Innovation at Mark43 is strongest when many perspectives are part of the process. Great ideas can come from anywhere. 

This year’s projects brought together technical expertise, customer understanding, product strategy, and operational insight to move quickly with a focus on the frontline users.   

“Hackathons surface ideas from across the entire company, not just the official channels of product management and customer requests,” said Maira. “Some of our best thinking comes from engineers, designers, services and support teams and other teammates who see problems from angles the formal roadmap process can miss.” 

It also broadens where innovation begins. Some ideas focused on product use. Others tackled internal challenges to help Mark43 deliver faster. Together, they reflected a culture where innovation is owned by everyone. 

That collaboration is one of the lasting benefits of the hackathon. The relationships, shared context, and trust built during the event continue long after demo day. 

A Shared Focus on AI for Solving Real Problems 

This year’s judging criteria focused on creativity, craftsmanship, technical complexity, viability, and customer value. 

“We look for clear customer impact, simplicity of execution, and the ability to realistically scale beyond the hackathon. Strong projects tend to deeply understand a real user problem and solve it in an intuitive, efficient way,” said Charley Dublin, SVP of Service & Delivery at Mark43

That problem-first mindset showed up across the winning ideas.  

Next-gen AI tools helped teams build faster and think bigger by streamlining critical workflows, surfacing information faster, reducing manual effort and improving access to knowledge across the organization. Some projects focused on enhancing product capabilities for end users, while others examined ways to accelerate internal processes and strengthen collaboration.  

Teams used AI as an applied problem-solving layer with agents that searched source repositories, reconstructed likely UI flows, generated confidence-scored outputs, created semantic search experiences, and turned natural-language inputs into actionable workflows, paired with human expertise and validation. 

For example, one prototype was built to make Mark43’s systems instantly understandable across the organization, helping Product, Sales, Customer Experience, and new hires get clearer answers without digging through scattered documentation or relying on secondhand knowledge. Another mapped out a faster way to create visuals for suspects while a search is still underway.  

“What stood out this year was how many teams focused on practical, high-leverage AI rather than AI for its own sake,” said Cornell. “The strongest projects built agentic AI directly into real workflows, helping reduce friction and make knowledge or decision support more accessible.

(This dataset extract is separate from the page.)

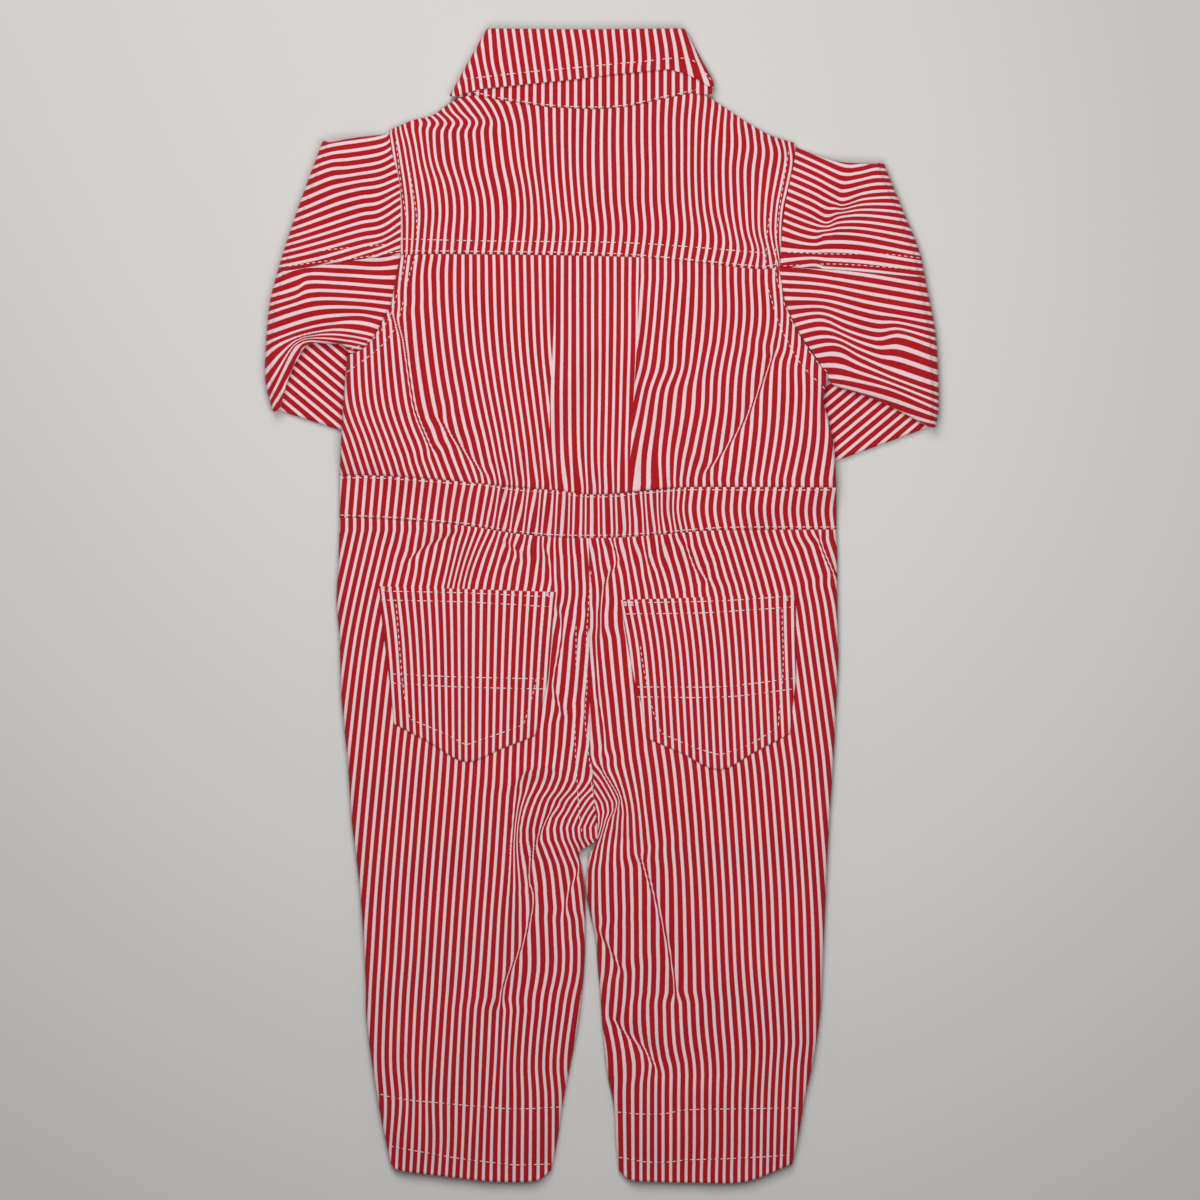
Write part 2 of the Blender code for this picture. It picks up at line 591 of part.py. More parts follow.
    # The collar: the leaf lies over the stand and turns down to meet its edge.
    stand = {"back": COLLAR_TOP - LAYER, "front": COLLAR_LOW + LAYER}
    add("collar_stand", collar(
        {"back": (FOLD_BACK, STAND_BACK), "front": (FOLD_FRONT, STAND_FRONT)}, stand, stand,
        [(0, 0.0021, 1), (0.33, 0.0006, 1), (0.67, 0.0004, 1), (1, 0.0, 1)], 23, 5, 0.0003))
    add("collar_leaf", collar(
        {"back": (FOLD_BACK, LEAF_BACK), "front": (FOLD_FRONT, LEAF_FRONT)},
        {"back": COLLAR_TOP, "front": COLLAR_LOW}, stand,
        [(0, 0.0005, 0), (0, 0.0006, 0.6), (0, 0.0012, 1), (0.35, 0, 1), (0.7, 0, 1), (1, -0.0004, 1)],
        23, 5), DEEP_CLOTH)


if __name__ == "__main__":
    main()
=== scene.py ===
"""Baby's boiler suit in red and white striped twill, laid face down: its looks.

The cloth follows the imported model's pieces, with finer folds, stripes and
top-stitching. Plan tables are in units of 0.52 mm, (across, down).
"""

import json
import math

import bmesh
import bpy
import numpy as np
from mathutils import Matrix, Vector
from mathutils.bvhtree import BVHTree
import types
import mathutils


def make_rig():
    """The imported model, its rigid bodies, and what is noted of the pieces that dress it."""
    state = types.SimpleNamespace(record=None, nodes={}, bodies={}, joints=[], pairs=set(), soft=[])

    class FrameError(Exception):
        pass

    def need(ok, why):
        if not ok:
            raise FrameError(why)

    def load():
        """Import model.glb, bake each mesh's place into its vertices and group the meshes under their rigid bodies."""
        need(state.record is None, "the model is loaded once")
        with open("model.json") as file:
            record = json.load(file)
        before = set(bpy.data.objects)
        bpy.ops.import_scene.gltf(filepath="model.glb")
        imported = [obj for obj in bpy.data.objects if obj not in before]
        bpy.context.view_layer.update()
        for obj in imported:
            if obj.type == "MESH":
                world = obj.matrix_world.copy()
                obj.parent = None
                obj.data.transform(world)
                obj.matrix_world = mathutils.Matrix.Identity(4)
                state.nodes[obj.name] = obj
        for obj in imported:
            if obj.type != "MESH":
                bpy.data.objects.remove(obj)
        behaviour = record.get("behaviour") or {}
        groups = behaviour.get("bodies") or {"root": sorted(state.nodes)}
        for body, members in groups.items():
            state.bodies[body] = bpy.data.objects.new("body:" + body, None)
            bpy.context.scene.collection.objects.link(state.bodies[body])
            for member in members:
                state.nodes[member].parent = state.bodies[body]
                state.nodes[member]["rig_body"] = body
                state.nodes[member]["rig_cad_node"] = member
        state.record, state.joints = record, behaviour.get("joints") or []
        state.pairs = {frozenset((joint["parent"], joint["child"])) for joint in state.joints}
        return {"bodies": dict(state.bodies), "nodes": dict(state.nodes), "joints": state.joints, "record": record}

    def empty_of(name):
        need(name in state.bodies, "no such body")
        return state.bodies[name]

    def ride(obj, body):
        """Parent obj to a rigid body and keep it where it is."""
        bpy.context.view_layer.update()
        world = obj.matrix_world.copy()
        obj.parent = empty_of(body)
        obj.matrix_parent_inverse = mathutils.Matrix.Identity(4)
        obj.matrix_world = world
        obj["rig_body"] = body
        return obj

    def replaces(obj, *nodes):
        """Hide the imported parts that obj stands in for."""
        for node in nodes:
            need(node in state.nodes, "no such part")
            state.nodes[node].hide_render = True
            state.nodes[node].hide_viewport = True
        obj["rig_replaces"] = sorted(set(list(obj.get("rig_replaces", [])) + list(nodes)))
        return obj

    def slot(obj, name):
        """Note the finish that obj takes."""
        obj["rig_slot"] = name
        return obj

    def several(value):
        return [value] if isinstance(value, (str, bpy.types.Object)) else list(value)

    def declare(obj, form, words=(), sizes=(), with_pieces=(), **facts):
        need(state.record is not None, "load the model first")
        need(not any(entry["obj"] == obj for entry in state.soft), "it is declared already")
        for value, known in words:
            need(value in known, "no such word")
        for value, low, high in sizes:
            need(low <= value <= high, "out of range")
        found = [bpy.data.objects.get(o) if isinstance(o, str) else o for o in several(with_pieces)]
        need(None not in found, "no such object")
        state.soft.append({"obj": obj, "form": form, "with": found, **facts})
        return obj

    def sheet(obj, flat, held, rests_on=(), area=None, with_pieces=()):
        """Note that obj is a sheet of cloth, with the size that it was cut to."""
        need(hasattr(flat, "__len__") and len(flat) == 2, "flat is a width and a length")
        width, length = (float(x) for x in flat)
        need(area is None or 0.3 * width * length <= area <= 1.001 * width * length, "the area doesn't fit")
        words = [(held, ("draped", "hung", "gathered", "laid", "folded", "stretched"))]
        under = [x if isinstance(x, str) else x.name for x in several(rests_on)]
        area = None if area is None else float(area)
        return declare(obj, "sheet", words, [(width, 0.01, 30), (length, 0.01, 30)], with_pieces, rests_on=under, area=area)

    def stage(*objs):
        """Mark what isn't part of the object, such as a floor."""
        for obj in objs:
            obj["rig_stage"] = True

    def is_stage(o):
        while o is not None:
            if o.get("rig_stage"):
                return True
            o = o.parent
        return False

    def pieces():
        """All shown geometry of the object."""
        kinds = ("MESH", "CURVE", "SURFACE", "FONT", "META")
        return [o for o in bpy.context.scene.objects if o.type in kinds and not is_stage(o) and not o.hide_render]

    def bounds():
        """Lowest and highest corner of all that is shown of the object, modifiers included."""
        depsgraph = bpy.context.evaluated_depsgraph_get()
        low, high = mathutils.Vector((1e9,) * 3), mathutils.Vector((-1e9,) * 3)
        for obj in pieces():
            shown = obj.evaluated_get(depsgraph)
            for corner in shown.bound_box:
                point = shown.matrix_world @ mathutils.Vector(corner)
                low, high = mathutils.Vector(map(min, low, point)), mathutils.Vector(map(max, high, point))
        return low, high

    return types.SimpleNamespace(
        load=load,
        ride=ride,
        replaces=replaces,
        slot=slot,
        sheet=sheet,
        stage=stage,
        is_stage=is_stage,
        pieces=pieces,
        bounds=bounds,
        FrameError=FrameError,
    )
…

The surprise was the velocity. AI tooling helped small teams ship in 48 hours what could have taken a quarter of work a year ago. That’s a leading indicator of where our shipping pace is headed.”  

From Prototype to Real-World Impact 

Mark43 hackathon projects have historically influenced the product roadmap, and several of this year’s winning ideas are already being explored. 

“Our customers are the experts in public safety, and they bring deep insight into what technology needs to do in the field,” said Maira. “Our job is to build it. Hackathons are one of the ways we make sure the pace of innovation we bring them keeps up with what’s possible.” 

Cornell added, “Public safety has historically been under-innovated by software vendors. Every hackathon project, win or lose, is a small step toward closing the gap between what officers and analysts deal with on duty and what modern software can do for them.” 

At Mark43, innovation is an everyday practice in how teams collaborate, how ideas are tested, and how promising concepts move from prototype to products being used by public safety professionals in the field.